**** RECORDED DATA ****

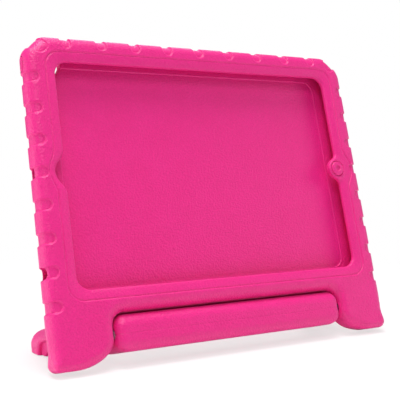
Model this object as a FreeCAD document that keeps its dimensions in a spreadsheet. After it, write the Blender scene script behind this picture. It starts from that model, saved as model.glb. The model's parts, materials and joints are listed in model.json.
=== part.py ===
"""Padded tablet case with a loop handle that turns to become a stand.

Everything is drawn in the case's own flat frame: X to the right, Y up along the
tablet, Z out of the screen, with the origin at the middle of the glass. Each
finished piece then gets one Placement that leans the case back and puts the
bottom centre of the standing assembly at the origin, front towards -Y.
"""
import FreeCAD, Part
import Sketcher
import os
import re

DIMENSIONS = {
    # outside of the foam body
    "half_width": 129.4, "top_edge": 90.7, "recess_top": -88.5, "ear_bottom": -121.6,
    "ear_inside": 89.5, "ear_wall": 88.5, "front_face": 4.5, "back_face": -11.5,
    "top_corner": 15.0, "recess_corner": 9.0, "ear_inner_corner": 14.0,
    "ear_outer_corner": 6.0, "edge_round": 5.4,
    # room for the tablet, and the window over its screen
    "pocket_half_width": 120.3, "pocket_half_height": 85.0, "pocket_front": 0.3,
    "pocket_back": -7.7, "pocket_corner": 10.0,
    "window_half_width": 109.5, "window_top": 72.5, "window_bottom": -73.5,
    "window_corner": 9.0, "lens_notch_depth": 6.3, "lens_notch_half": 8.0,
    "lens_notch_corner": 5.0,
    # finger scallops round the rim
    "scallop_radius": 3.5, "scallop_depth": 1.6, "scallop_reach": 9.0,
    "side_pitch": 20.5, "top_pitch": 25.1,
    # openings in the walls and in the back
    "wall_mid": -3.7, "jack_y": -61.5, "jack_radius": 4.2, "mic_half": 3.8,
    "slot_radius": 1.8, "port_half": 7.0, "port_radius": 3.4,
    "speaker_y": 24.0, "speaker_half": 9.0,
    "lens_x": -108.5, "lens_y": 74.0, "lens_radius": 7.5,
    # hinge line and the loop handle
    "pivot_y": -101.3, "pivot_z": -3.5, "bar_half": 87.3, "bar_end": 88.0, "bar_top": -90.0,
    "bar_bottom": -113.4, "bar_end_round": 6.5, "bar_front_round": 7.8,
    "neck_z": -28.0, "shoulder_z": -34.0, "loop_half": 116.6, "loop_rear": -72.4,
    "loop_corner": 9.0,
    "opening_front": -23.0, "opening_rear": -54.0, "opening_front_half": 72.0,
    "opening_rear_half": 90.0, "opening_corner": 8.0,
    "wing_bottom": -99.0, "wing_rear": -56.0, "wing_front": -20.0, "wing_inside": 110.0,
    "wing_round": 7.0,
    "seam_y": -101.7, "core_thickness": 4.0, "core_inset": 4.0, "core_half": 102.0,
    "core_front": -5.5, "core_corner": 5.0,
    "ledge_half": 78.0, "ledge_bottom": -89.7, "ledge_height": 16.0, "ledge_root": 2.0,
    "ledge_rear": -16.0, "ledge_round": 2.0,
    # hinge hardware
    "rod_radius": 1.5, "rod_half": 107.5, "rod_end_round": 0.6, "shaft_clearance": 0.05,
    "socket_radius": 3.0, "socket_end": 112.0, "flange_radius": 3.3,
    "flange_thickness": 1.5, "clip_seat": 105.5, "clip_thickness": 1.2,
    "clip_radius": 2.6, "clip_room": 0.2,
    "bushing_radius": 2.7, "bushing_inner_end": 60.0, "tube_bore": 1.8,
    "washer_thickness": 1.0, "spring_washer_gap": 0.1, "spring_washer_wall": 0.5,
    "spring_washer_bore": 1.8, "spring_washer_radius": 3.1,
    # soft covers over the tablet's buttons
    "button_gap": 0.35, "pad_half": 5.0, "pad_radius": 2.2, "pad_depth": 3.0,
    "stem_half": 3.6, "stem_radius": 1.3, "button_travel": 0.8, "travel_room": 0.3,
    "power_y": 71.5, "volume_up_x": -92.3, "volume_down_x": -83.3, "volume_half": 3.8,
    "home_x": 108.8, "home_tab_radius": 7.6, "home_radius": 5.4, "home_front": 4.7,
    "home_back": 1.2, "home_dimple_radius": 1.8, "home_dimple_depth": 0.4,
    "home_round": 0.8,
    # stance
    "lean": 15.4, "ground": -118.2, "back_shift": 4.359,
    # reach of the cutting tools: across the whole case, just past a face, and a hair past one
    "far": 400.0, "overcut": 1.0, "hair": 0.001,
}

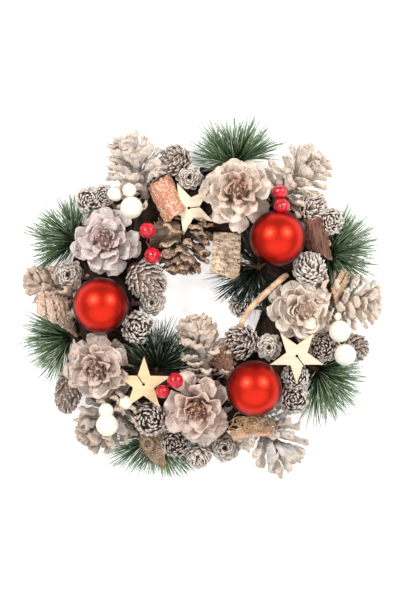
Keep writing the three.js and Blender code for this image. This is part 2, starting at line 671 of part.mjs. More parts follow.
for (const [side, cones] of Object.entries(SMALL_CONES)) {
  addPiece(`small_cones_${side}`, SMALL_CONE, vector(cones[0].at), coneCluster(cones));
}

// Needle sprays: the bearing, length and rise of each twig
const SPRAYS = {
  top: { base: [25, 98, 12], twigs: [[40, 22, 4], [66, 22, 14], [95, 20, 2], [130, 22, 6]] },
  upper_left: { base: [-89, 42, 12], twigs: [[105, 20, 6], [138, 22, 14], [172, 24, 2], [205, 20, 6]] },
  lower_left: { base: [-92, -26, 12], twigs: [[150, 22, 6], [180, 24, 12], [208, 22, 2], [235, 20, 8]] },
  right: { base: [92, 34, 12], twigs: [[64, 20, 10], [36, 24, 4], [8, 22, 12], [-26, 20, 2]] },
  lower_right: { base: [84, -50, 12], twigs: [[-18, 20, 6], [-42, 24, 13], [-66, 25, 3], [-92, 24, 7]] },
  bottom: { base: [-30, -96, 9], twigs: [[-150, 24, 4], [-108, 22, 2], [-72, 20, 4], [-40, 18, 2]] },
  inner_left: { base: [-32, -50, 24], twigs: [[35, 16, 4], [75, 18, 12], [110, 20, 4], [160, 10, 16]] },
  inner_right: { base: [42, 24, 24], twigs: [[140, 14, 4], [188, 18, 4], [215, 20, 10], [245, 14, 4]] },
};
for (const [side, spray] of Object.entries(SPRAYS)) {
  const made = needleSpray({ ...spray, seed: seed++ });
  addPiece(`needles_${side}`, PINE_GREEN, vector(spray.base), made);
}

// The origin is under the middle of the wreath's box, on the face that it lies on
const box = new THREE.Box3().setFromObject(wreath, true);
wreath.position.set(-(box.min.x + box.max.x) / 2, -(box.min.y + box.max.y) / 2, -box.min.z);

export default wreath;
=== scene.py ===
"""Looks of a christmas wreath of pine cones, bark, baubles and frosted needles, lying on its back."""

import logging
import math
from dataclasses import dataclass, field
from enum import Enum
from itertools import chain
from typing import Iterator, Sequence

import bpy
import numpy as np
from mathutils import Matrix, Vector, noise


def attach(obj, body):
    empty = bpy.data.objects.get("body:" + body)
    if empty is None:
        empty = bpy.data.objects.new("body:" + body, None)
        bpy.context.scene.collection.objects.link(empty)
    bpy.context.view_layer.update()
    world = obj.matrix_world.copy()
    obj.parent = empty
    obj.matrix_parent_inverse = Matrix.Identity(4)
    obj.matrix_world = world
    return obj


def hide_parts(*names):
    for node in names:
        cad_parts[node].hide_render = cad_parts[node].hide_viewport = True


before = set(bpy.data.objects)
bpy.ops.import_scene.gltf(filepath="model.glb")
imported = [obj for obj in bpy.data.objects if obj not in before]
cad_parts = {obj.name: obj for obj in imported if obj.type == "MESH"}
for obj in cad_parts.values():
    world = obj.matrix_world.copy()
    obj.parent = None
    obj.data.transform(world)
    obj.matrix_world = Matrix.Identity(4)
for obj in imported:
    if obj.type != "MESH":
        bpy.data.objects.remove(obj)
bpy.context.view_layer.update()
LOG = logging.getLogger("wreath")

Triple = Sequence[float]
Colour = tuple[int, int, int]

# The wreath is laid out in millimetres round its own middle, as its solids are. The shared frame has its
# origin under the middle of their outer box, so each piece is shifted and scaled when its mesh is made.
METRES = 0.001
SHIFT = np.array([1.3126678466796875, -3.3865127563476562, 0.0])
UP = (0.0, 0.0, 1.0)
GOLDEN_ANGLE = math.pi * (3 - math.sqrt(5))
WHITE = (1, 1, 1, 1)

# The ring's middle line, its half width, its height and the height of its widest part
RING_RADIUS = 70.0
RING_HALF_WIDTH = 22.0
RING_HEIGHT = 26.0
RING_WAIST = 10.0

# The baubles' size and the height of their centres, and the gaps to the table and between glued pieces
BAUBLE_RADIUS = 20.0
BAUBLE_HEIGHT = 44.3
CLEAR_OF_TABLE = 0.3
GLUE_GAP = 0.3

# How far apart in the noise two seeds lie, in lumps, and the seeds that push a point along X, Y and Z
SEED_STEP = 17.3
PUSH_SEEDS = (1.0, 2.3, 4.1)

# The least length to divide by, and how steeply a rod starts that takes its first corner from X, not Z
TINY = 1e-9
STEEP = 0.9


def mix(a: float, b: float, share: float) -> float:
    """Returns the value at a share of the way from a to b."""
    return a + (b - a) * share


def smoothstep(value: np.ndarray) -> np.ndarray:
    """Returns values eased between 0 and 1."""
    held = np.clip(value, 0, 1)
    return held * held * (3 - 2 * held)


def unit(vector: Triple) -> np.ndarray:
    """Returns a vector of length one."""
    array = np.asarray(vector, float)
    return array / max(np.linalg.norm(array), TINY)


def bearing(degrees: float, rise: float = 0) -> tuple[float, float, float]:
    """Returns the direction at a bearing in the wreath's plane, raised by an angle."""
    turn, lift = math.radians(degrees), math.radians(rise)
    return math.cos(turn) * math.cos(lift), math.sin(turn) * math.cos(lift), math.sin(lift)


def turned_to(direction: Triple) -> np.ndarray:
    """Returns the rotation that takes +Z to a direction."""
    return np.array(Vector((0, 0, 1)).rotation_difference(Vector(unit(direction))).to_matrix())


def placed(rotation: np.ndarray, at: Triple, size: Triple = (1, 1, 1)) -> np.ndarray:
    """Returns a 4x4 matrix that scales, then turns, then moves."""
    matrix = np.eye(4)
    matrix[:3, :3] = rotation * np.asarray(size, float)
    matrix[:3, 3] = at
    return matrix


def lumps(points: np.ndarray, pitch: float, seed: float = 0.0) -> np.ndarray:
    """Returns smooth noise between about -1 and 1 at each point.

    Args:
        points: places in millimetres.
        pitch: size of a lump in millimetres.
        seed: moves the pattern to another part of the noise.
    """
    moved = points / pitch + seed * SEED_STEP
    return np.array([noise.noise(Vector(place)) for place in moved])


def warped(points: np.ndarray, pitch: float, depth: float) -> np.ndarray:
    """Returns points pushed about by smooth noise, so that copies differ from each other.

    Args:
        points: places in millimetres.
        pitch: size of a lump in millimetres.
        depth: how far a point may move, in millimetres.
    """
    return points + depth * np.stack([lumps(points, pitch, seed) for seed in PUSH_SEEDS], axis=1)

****

§ EXERCISE
Nothing outside the span should appear: copy exactly from the line with "of each twig" through the line with "for node in".

§ WRITTEN SOLUTION
// Needle sprays: the bearing, length and rise of each twig
const SPRAYS = {
  top: { base: [25, 98, 12], twigs: [[40, 22, 4], [66, 22, 14], [95, 20, 2], [130, 22, 6]] },
  upper_left: { base: [-89, 42, 12], twigs: [[105, 20, 6], [138, 22, 14], [172, 24, 2], [205, 20, 6]] },
  lower_left: { base: [-92, -26, 12], twigs: [[150, 22, 6], [180, 24, 12], [208, 22, 2], [235, 20, 8]] },
  right: { base: [92, 34, 12], twigs: [[64, 20, 10], [36, 24, 4], [8, 22, 12], [-26, 20, 2]] },
  lower_right: { base: [84, -50, 12], twigs: [[-18, 20, 6], [-42, 24, 13], [-66, 25, 3], [-92, 24, 7]] },
  bottom: { base: [-30, -96, 9], twigs: [[-150, 24, 4], [-108, 22, 2], [-72, 20, 4], [-40, 18, 2]] },
  inner_left: { base: [-32, -50, 24], twigs: [[35, 16, 4], [75, 18, 12], [110, 20, 4], [160, 10, 16]] },
  inner_right: { base: [42, 24, 24], twigs: [[140, 14, 4], [188, 18, 4], [215, 20, 10], [245, 14, 4]] },
};
for (const [side, spray] of Object.entries(SPRAYS)) {
  const made = needleSpray({ ...spray, seed: seed++ });
  addPiece(`needles_${side}`, PINE_GREEN, vector(spray.base), made);
}

// The origin is under the middle of the wreath's box, on the face that it lies on
const box = new THREE.Box3().setFromObject(wreath, true);
wreath.position.set(-(box.min.x + box.max.x) / 2, -(box.min.y + box.max.y) / 2, -box.min.z);

export default wreath;
=== scene.py ===
"""Looks of a christmas wreath of pine cones, bark, baubles and frosted needles, lying on its back."""

import logging
import math
from dataclasses import dataclass, field
from enum import Enum
from itertools import chain
from typing import Iterator, Sequence

import bpy
import numpy as np
from mathutils import Matrix, Vector, noise


def attach(obj, body):
    empty = bpy.data.objects.get("body:" + body)
    if empty is None:
        empty = bpy.data.objects.new("body:" + body, None)
        bpy.context.scene.collection.objects.link(empty)
    bpy.context.view_layer.update()
    world = obj.matrix_world.copy()
    obj.parent = empty
    obj.matrix_parent_inverse = Matrix.Identity(4)
    obj.matrix_world = world
    return obj


def hide_parts(*names):
    for node in names:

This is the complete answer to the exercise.